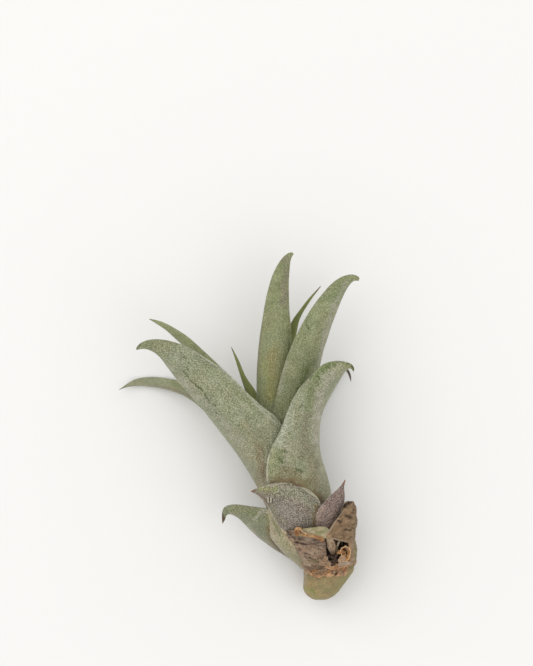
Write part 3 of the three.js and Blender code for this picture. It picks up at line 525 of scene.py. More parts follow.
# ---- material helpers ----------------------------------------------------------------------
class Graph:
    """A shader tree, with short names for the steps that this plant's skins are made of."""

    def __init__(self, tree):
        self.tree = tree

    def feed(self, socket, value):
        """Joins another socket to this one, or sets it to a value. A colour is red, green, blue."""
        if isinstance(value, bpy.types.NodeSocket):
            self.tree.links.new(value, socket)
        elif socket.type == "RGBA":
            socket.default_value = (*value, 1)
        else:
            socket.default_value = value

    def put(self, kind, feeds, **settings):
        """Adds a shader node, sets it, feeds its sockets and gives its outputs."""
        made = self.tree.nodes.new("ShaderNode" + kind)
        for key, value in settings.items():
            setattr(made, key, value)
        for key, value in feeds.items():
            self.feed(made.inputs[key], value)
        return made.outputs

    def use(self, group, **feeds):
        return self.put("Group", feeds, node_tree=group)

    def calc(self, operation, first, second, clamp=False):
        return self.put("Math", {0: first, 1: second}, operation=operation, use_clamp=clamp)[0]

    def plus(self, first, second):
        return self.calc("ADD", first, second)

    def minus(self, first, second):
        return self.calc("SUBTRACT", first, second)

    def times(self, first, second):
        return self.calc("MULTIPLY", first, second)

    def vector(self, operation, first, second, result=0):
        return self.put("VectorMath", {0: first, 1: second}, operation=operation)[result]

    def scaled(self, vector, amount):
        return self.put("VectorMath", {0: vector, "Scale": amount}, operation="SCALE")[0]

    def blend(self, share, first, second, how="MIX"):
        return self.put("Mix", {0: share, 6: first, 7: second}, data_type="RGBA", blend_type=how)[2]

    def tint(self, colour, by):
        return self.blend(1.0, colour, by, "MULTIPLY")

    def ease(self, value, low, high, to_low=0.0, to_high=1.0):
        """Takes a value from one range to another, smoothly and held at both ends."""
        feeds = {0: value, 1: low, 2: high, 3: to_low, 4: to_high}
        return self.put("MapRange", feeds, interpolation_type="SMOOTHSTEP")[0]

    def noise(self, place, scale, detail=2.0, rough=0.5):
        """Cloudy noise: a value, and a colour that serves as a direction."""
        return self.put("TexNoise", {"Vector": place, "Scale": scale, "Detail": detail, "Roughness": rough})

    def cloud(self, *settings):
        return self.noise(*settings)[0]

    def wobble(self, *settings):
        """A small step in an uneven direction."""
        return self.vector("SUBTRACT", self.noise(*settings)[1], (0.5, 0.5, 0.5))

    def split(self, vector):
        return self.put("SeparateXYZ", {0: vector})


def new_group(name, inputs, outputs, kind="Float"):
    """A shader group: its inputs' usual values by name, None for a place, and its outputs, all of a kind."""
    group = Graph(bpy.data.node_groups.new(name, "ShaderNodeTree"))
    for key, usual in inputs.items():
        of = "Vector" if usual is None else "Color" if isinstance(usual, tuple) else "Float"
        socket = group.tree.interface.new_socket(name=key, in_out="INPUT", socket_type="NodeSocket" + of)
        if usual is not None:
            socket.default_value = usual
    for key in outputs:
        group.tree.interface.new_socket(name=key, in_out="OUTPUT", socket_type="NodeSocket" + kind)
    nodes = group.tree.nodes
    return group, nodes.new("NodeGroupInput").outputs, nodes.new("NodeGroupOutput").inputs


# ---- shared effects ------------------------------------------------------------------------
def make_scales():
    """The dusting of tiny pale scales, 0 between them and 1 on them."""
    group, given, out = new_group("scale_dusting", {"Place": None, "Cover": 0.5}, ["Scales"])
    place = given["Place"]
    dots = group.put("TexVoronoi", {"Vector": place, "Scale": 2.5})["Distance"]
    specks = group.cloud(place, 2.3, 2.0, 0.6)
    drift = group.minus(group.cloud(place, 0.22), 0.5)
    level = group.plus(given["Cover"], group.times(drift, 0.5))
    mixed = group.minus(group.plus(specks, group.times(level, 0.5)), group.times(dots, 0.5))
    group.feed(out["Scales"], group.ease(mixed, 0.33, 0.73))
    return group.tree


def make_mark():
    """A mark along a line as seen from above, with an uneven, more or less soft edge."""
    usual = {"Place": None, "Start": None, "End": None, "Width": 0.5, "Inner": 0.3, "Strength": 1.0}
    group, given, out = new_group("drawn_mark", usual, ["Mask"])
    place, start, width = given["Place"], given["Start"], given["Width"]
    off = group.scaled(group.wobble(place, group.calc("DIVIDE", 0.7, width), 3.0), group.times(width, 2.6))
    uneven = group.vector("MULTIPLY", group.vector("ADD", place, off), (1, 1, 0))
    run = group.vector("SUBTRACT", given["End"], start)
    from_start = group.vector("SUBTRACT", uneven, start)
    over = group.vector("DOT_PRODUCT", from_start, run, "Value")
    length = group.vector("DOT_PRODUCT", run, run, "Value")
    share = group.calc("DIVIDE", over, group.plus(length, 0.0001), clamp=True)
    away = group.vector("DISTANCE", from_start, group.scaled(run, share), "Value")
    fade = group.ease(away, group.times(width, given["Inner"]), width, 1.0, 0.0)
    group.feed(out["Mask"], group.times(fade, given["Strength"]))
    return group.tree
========
GOAL OF THE EXERCISE:
Everything from the first line of the material through the line containing "self.tree = tree" is to be printed exactly; lines after that are to be left out.

ANSWER:
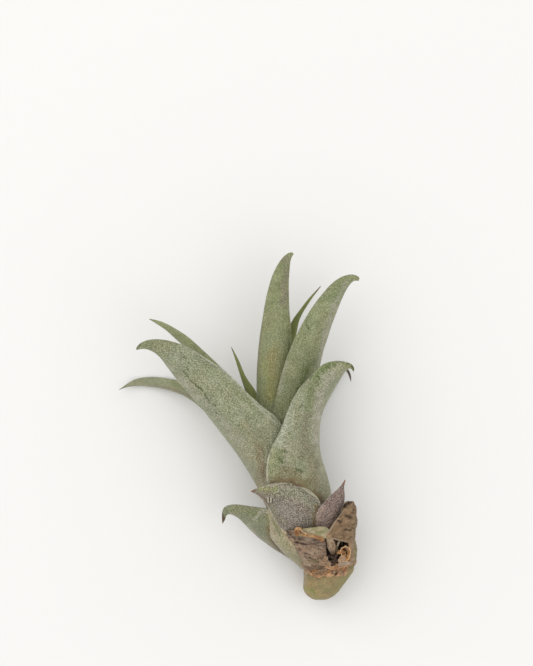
Write part 3 of the three.js and Blender code for this picture. It picks up at line 525 of scene.py. More parts follow.
# ---- material helpers ----------------------------------------------------------------------
class Graph:
    """A shader tree, with short names for the steps that this plant's skins are made of."""

    def __init__(self, tree):
        self.tree = tree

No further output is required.